The output of the above example should look something like this:
Tool call: get_weather
Weather result: {location: Boston, temperature: 22, units: metric}
Tool call: get_weather
Weather result: {location: Boston, temperature: 71.6, units: imperial}
Provides information about the remaining API calls and tokens you can use within your current rate limit period.
final rateLimitInfo = chat.rateLimitInfo;
print(rateLimitInfo.remainingRequestsToday);
This gives you the token usage details (prompt tokens, completion tokens, total tokens) for the most recent response. It also gives you response times and prompt times
final latestUsage = chat.latestResponse.usage;
print(latestUsage.totalTokens);
Calculates the cumulative token usage for all requests and responses within the current chat session.
final totalTokensUsed = chat.totalTokens;
print('Total tokens used in this chat: $totalTokensUsed');
Transcribe audio files using Groq's supported whisper-large-v3
model (or other available models). Replace './path/to/your/audio.mp3'
with the actual path to your audio file.
final groq = Groq('YOUR_GROQ_API_KEY');
try {
final (transcriptionResult, rateLimitInformation) = await groq.transcribeAudio(
filePath: './path/to/your/audio.mp3', // Adjust file path as needed
);
print(transcriptionResult.text); // The transcribed text
} on GroqException catch (e) {
print('Error transcribing audio: $e');
}
Easily check if a text is harmful using the isTextHarmful method. It analyzes the text and returns whether it's harmful, the harmful category, and usage details.
final (isHarmful, harmfulCategory, usage, rateLimit) = await groq.isTextHarmful(
text: 'YOUR_TEXT',
);
if (isHarmful) {
print('Harmful content detected: $harmfulCategory');
}
Instead of looking up the standard models, you can use the ids via provided constants in GroqModels
:
const String mixtral8_7b = 'mixtral-8x7b-32768';
const String gemma_7b = 'gemma-7b-it';
const String llama3_8b = 'llama3-8b-8192';
const String llama3_70b = 'llama3-70b-8192';
const String whisper_large_v3 = 'whisper-large-v3';
static const String llama31_70b_versatile = 'llama-3.1-70b-versatile';
static const String llama31_8b_instant = 'llama-3.1-8b-instant';
static const String llama3_groq_70b_tool_use_preview =
'llama3-groq-70b-8192-tool-use-preview';
static const String llama3_groq_8b_tool_use_preview =
'llama3-groq-8b-8192-tool-use-preview';
static const String llama_guard_3_8b = 'llama-guard-3-8b';
You can use these constants directly when starting a new chat or switching models:
final chat = groq.startNewChat(GroqModels.mixtral8_7b);
Parameter | Description | Default |
---|---|---|
maxConversationalMemoryLength | The number of previous messages to include in the context for the model's response.
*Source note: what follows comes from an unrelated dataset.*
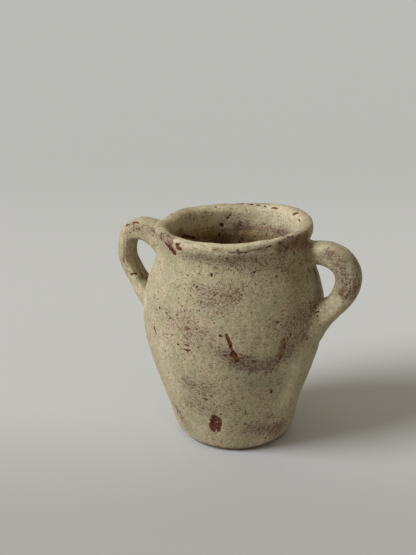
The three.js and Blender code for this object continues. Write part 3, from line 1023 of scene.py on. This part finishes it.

Higher values provide more context-aware responses. | 1024 |
temperature | Controls the randomness of responses (0.0 - deterministic, 2.0 - very random). | 1.0 |
maxTokens | Maximum number of tokens allowed in the generated response. | 8192 |
topP | Controls the nucleus sampling probability mass (0.0 - narrow focus, 1.0 - consider all options). | 1.0 |
stop | Optional stop sequence(s) to terminate response generation. | null |
- Replace
"YOUR_GROQ_API_KEY"
with your actual Groq API key, obtained from the Groq Cloud console: https://console.groq.com/keys - The Groq Cloud console is your central hub for managing API keys, exploring documentation, and accessing other Groq Cloud features: https://console.groq.com/
- Multiple choices in GroqResponses are not supported yet.